* Start Data provided *

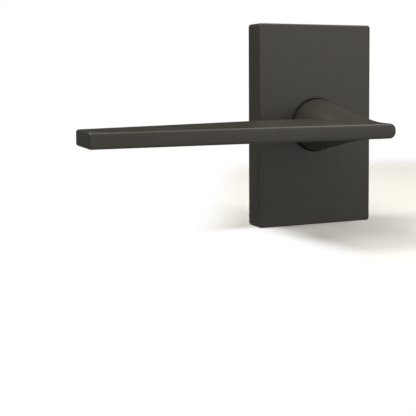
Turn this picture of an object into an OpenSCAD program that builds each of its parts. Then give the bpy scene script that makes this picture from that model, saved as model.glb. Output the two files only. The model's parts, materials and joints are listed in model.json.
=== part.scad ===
// Sprung door lever on a rectangular rosette, the inside half of a passage set.
// Frame: the origin is on the spindle's axis in the door's face.
// +Y goes into the door, +Z is up, and the lever points to -X.

/* [Rosette] */
// Width of the rosette cover
cover_w = 63.5; // [60:0.5:70]
// Height of the rosette cover
cover_h = 101.6; // [98:0.2:110]
// How far the cover stands out from the door
cover_t = 12.7; // [12.5:0.1:14]
// Wall thickness of the cover
cover_wall = 2.3; // [1.8:0.1:2.5]
// Corner radius of the cover, seen from the front
cover_corner = 1.2; // [0.5:0.1:3]
// Radial gap between the neck and the hole in the cover
neck_gap = 0.4; // [0.3:0.05:0.8]

/* [Lever] */
// From the spindle's axis to the tip
tip_reach = 130.6; // [110:0.2:145]
// From the spindle's axis to the blunt end
heel_reach = 9.4; // [8:0.2:12]
// From the cover's front to the lever's front face
stand_off = 58.3; // [52:0.1:62]
// Height of the blade
blade_h = 6.8; // [6:0.1:9]
// Depth of the blade's end face
tip_depth = 23; // [16:0.5:30]
// Radius of the neck where it meets the rosette
neck_r = 13.1; // [13:0.1:15]
// Rounding along the blade's edges
edge_r = 1.1; // [0.8:0.1:2.5]
// Rounding of the blunt end, seen from the front
heel_r = 3; // [2:0.1:3.4]

/* [Door] */
// Radius of the ring that centres the set in the door's bore
bore_ring_r = 26.6; // [26:0.1:26.8]
// Depth of that ring
bore_ring_d = 6; // [4:0.5:8]
// Distance between the two through bolts
bolt_spacing = 41.3; // [41:0.1:42]
// Radius of the through bolts
bolt_r = 2; // [1.9:0.1:2.2]
// How far the through bolts reach behind the door's face
bolt_reach = 44; // [35:1:55]
// Side of the square spindle
spindle_side = 8; // [7.6:0.1:8]
// How far the spindle reaches behind the door's face
spindle_reach = 60; // [45:1:70]

/* [Spring] */
// Wire diameter of the return spring
wire_d = 1.4; // [1.2:0.1:1.5]
// Turns between the spring's two legs
spring_turns = 2; // [1:1:2]
// Travel of the lever each way
lever_travel = 50; // [40:1:52]

/* [Hidden] */
$fn = 96;

// A gap between two pieces of one body that are fitted together
fit = 0.03;
// A gap between a shaft and the bush that it turns in
running = 0.06;
// A gap round a screw
clearance = 0.1;
// How far a cutting shape passes a face
over = 0.5;

// The mounting plate and the space in front of it
plate_t = 2;
plate_margin = 0.35;
plate_w = cover_w - 2 * (cover_wall + plate_margin);
plate_h = cover_h - 2 * (cover_wall + plate_margin);
cover_inner_y = -(cover_t - cover_wall);
cover_inner_corner = 0.6;

// The centring ring and its pegs
ring_wall = 2;
peg_ring_r = bore_ring_r - ring_wall / 2;
peg_r = 0.75;

// The cover's fixing
tab_w = 14;
tab_t = 1.5;
tab_inset = 2.4;
tab_front_y = -8.6;
cover_screw_y = -5.5;
cover_screw_r = 1.5;
cover_screw_recess = 0.3;
cover_boss = 7;
cover_boss_h = 1.7;
ledge_t = 1.2;
ledge_h = 1.9;
// How far a small piece sinks into the wall that it stands on
root = 0.2;
tab_z = plate_h / 2 - tab_inset;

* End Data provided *

▸ **Directive**: Begin with the first line of the listing and copy exactly through the line that contains "neck_gap = 0.4; // [0.3:0.05:0.8]", please, keeping both ends and leaving out everything after.

▸ **The result**:
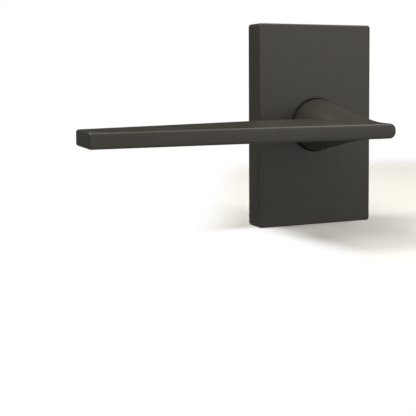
Turn this picture of an object into an OpenSCAD program that builds each of its parts. Then give the bpy scene script that makes this picture from that model, saved as model.glb. Output the two files only. The model's parts, materials and joints are listed in model.json.
=== part.scad ===
// Sprung door lever on a rectangular rosette, the inside half of a passage set.
// Frame: the origin is on the spindle's axis in the door's face.
// +Y goes into the door, +Z is up, and the lever points to -X.

/* [Rosette] */
// Width of the rosette cover
cover_w = 63.5; // [60:0.5:70]
// Height of the rosette cover
cover_h = 101.6; // [98:0.2:110]
// How far the cover stands out from the door
cover_t = 12.7; // [12.5:0.1:14]
// Wall thickness of the cover
cover_wall = 2.3; // [1.8:0.1:2.5]
// Corner radius of the cover, seen from the front
cover_corner = 1.2; // [0.5:0.1:3]
// Radial gap between the neck and the hole in the cover
neck_gap = 0.4; // [0.3:0.05:0.8]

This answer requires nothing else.